GIVEN INSTRUCTION: Nothing but the lines from the line that contains "# Polyester cover, cast" through the line that contains "imported = [obj" should appear in the output, each reproduced exactly.

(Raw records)
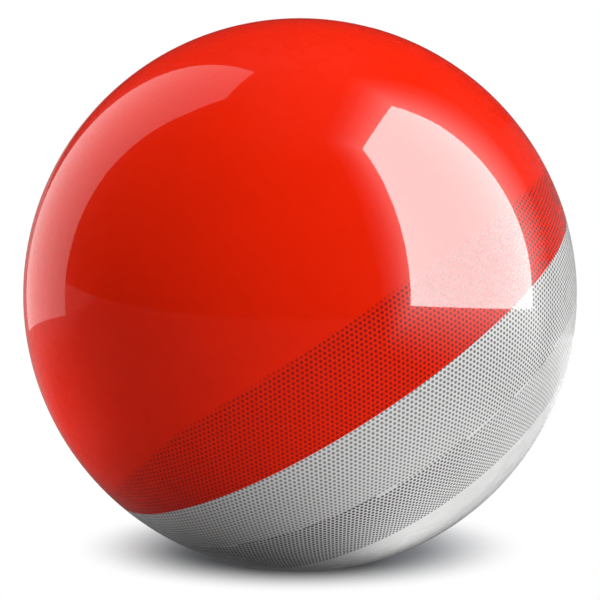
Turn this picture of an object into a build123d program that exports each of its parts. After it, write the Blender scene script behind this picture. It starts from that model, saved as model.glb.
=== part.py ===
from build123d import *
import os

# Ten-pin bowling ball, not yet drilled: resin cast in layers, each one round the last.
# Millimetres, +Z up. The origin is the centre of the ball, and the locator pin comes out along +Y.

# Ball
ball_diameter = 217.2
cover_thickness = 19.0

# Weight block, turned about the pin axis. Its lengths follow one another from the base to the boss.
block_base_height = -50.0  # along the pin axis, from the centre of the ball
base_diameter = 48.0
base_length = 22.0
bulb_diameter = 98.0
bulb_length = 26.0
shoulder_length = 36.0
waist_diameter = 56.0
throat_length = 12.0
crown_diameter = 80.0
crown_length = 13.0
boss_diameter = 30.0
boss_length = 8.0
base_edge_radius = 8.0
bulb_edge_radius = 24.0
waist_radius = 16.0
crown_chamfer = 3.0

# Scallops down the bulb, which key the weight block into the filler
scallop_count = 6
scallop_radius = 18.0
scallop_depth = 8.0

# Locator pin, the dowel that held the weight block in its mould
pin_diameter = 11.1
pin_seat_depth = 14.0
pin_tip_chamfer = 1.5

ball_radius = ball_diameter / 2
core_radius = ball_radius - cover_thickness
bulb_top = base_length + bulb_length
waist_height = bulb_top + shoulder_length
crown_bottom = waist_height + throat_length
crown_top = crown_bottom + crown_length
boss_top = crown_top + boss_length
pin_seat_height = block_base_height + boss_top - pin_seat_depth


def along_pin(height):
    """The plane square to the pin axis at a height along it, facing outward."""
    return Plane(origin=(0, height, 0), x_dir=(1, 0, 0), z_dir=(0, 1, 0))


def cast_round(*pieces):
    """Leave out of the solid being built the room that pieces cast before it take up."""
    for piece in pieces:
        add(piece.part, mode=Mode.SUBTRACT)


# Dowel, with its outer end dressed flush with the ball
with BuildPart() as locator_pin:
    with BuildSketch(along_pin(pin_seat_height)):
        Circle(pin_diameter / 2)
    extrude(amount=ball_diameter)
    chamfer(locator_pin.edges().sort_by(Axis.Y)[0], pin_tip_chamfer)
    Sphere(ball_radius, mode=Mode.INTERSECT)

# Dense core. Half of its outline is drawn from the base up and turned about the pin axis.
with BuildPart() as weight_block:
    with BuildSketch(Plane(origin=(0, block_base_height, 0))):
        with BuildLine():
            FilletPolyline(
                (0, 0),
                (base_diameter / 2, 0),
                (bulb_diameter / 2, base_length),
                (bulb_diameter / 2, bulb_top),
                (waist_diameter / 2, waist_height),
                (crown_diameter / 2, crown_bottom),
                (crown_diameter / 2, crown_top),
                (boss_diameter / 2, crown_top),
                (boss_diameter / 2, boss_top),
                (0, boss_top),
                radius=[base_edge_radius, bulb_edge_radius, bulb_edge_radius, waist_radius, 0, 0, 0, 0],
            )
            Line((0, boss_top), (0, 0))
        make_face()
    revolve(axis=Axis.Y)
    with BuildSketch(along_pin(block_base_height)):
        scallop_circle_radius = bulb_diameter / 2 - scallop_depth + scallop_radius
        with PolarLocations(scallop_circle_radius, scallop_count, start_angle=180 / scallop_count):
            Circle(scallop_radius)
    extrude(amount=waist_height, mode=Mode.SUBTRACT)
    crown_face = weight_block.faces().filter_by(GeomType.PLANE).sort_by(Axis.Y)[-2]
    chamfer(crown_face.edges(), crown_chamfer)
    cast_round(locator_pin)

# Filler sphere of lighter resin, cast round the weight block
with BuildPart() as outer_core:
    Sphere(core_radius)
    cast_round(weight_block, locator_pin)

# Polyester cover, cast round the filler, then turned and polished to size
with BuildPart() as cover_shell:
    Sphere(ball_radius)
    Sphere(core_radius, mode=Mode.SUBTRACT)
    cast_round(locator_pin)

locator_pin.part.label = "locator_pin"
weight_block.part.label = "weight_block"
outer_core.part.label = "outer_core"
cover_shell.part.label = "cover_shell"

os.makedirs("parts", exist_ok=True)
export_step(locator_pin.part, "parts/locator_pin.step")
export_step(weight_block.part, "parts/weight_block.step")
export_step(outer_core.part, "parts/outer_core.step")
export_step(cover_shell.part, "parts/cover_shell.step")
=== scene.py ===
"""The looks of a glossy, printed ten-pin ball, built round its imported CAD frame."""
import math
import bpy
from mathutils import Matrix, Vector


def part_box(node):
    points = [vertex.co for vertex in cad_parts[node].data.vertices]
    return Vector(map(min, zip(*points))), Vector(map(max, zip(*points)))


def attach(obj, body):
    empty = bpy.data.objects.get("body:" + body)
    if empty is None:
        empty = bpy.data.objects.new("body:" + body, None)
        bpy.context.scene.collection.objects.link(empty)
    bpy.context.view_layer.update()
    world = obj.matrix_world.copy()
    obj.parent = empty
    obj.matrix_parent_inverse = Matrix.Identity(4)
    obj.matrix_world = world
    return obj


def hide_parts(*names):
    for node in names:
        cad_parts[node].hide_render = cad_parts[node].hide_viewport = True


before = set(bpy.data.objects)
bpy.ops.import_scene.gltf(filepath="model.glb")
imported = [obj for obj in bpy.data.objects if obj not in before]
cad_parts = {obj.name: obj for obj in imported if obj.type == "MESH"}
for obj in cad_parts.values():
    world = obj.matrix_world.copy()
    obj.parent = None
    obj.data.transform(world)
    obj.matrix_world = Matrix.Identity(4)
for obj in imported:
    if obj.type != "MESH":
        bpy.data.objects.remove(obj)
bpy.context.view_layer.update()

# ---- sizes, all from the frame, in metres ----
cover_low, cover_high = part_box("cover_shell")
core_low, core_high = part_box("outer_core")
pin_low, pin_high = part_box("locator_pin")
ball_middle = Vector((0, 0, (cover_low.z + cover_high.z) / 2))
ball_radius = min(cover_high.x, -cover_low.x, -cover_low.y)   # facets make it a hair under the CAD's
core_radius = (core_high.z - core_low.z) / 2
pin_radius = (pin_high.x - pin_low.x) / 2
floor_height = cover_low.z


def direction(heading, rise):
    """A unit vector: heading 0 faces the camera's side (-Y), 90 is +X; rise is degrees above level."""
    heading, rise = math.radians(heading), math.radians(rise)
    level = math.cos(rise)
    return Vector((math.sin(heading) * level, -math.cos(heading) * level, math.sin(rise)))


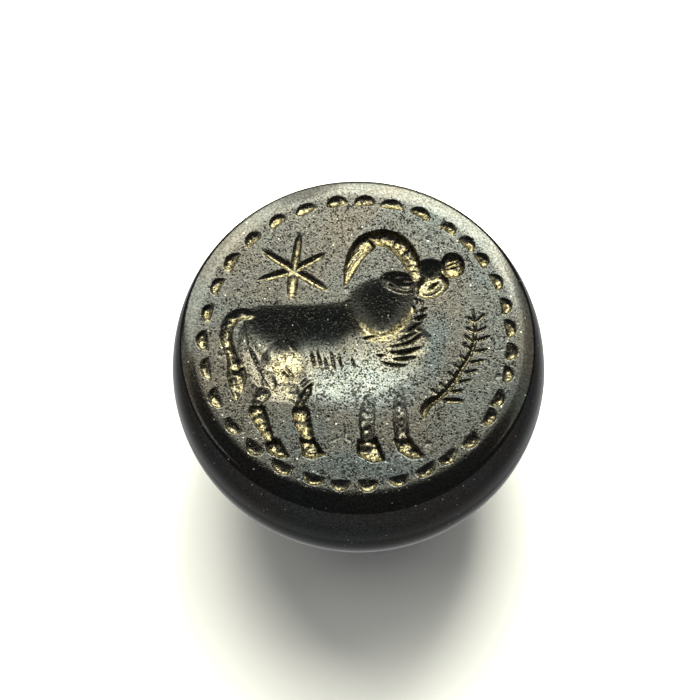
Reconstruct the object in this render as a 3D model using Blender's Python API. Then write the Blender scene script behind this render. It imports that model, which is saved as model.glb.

EXERCISE RESULT:
# Polyester cover, cast round the filler, then turned and polished to size
with BuildPart() as cover_shell:
    Sphere(ball_radius)
    Sphere(core_radius, mode=Mode.SUBTRACT)
    cast_round(locator_pin)

locator_pin.part.label = "locator_pin"
weight_block.part.label = "weight_block"
outer_core.part.label = "outer_core"
cover_shell.part.label = "cover_shell"

os.makedirs("parts", exist_ok=True)
export_step(locator_pin.part, "parts/locator_pin.step")
export_step(weight_block.part, "parts/weight_block.step")
export_step(outer_core.part, "parts/outer_core.step")
export_step(cover_shell.part, "parts/cover_shell.step")
=== scene.py ===
"""The looks of a glossy, printed ten-pin ball, built round its imported CAD frame."""
import math
import bpy
from mathutils import Matrix, Vector


def part_box(node):
    points = [vertex.co for vertex in cad_parts[node].data.vertices]
    return Vector(map(min, zip(*points))), Vector(map(max, zip(*points)))


def attach(obj, body):
    empty = bpy.data.objects.get("body:" + body)
    if empty is None:
        empty = bpy.data.objects.new("body:" + body, None)
        bpy.context.scene.collection.objects.link(empty)
    bpy.context.view_layer.update()
    world = obj.matrix_world.copy()
    obj.parent = empty
    obj.matrix_parent_inverse = Matrix.Identity(4)
    obj.matrix_world = world
    return obj


def hide_parts(*names):
    for node in names:
        cad_parts[node].hide_render = cad_parts[node].hide_viewport = True


before = set(bpy.data.objects)
bpy.ops.import_scene.gltf(filepath="model.glb")
imported = [obj for obj in bpy.data.objects if obj not in before]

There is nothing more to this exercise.